======== Data lines

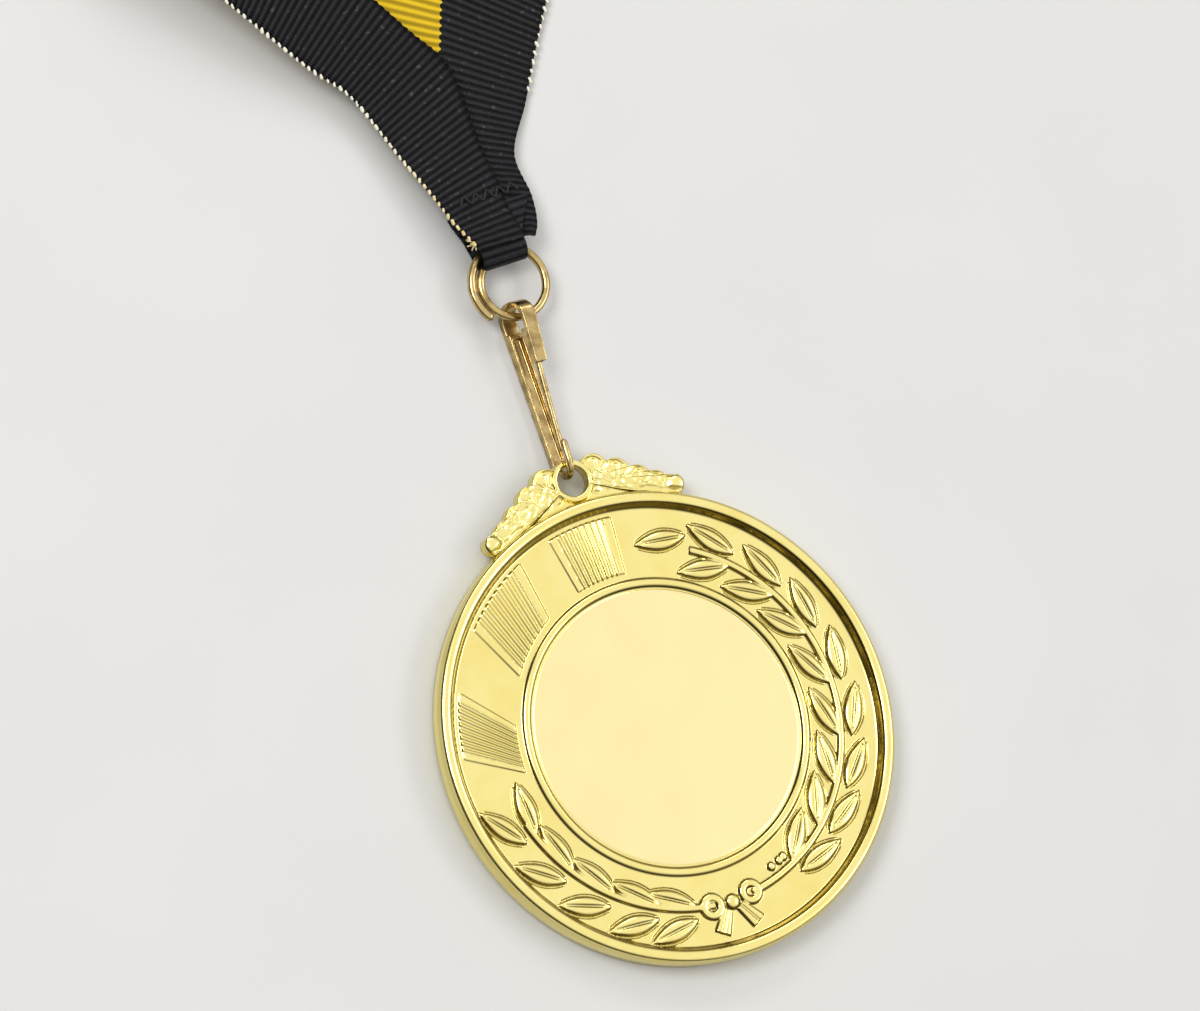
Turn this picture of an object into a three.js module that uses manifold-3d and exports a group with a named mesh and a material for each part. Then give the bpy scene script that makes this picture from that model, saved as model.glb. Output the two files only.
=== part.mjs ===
// A 50 mm award medal on its snap clip, split ring and neck ribbon, lying face up on a flat surface.
// Millimetres. The origin is the middle of the medal's flat back, +Y runs to the crest, +Z out of the face.

import * as THREE from 'three';
import { mergeVertices } from 'three/addons/utils/BufferGeometryUtils.js';
import Module from 'manifold-3d';

const wasm = await Module();
wasm.setup();

// ---------------------------------------------------------------- driving dimensions

const MEDAL_RADIUS = 25;
const MEDAL_THICKNESS = 3.0;
const BACK_BEVEL = 0.4;
const RIM_INNER_RADIUS = 23.9;      // where the rounded rim starts to fall to the field
const FIELD_RADIUS = 23.1;
const FIELD_HEIGHT = 1.9;
const BEAD_OUTER_RADIUS = 15.9;     // narrow raised ring round the plain centre
const BEAD_INNER_RADIUS = 14.8;
const BEAD_HEIGHT = 2.2;
const CENTRE_HEIGHT = 2.0;

const CREST_BOTTOM = 1.4;           // the crest is thinner than the disc, so the clip passes under it
const CREST_GROUND = 2.35;
const CREST_TOP = 2.7;
const HOLE_RADIUS = 1.65;
const HOLE_Y = 27.3;
const COLLAR_RADIUS = 2.4;
const CREST_LOBES = [               // x, y and radius of the scallops on the right; the left ones mirror them
  [2.9, 27.9, 1.6], [5.1, 26.7, 1.6], [7.2, 25.4, 1.45], [9.1, 24.4, 1.2], [10.9, 23.6, 1.05],
];
const CREST_FOOT = [9, 22];         // right corner of the crest's plate, hidden inside the disc's rim
const LOBE_KNOB_SHARE = 0.5;        // radius of the knob on each lobe, as a share of the lobe's own
const EMBED = 0.1;                  // how far raised work is sunk into the metal under it

const STEM_RADIUS = 19.2;           // the laurel stems follow this circle
const LEAF_LENGTH = 6.0;
const LEAF_WIDTH = 1.9;
const LEAF_RISE = 0.4;
const LEAF_NARROWING = 0.45;        // share of its width that a leaf loses at each end
const LEAF_CREST_SHARE = 0.12;      // width of a leaf's flat top, as a share of its foot
const TIP_LEAF = { radius: 20.7, angle: 28.5, heading: -82.8 };
const RIGHT_SPLAY = { inner: 33, outer: 6 };    // degrees by which a pair's two leaves leave the stem
const LEFT_SPLAY = { inner: 18, outer: 20 };
const RIGHT_LEAVES = [44, 61, 77, 94, 111, 127, 142, 157];   // clockwise from the crest, in degrees
const LEFT_LEAVES = [-109, -125, -140, -155, -167];
const RAY_PANELS = [                // two corners near the rim, and the point that the ribs are aimed at
  { from: [-4.0, 22.6], to: [1.9, 22.8], aim: [-0.5, -4] },
  { from: [-15.6, 16.8], to: [-9.6, 20.7], aim: [-5.3, -7] },
  { from: [-22.3, 4.4], to: [-20.8, 9.9], aim: [-6, -5.8] },
];
const RIB_RISE = 0.22;
const RIB_COUNT = 8;
const RIB_HALF_WIDTH = 0.24;
const RIB_TAPER = 0.7;              // width of a rib's inner end, as a share of its outer end
const BOW_RISE = 0.35;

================

» Do this:
Set down verbatim only the lines between the start of the data above and the line with "const CENTRE_HEIGHT = 2.0;", both boundaries included.

» Exercise response:
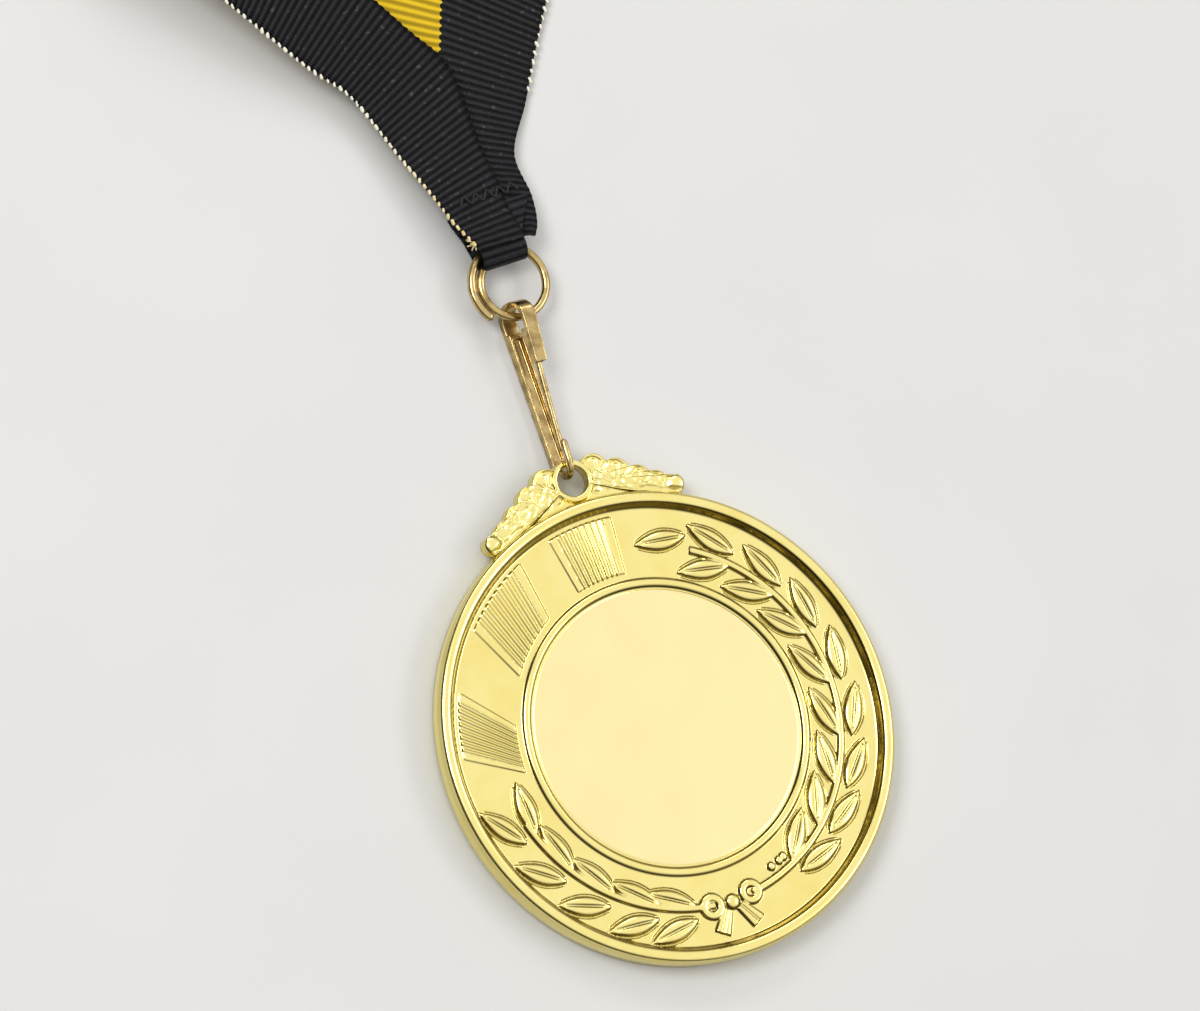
Turn this picture of an object into a three.js module that uses manifold-3d and exports a group with a named mesh and a material for each part. Then give the bpy scene script that makes this picture from that model, saved as model.glb. Output the two files only.
=== part.mjs ===
// A 50 mm award medal on its snap clip, split ring and neck ribbon, lying face up on a flat surface.
// Millimetres. The origin is the middle of the medal's flat back, +Y runs to the crest, +Z out of the face.

import * as THREE from 'three';
import { mergeVertices } from 'three/addons/utils/BufferGeometryUtils.js';
import Module from 'manifold-3d';

const wasm = await Module();
wasm.setup();

// ---------------------------------------------------------------- driving dimensions

const MEDAL_RADIUS = 25;
const MEDAL_THICKNESS = 3.0;
const BACK_BEVEL = 0.4;
const RIM_INNER_RADIUS = 23.9;      // where the rounded rim starts to fall to the field
const FIELD_RADIUS = 23.1;
const FIELD_HEIGHT = 1.9;
const BEAD_OUTER_RADIUS = 15.9;     // narrow raised ring round the plain centre
const BEAD_INNER_RADIUS = 14.8;
const BEAD_HEIGHT = 2.2;
const CENTRE_HEIGHT = 2.0;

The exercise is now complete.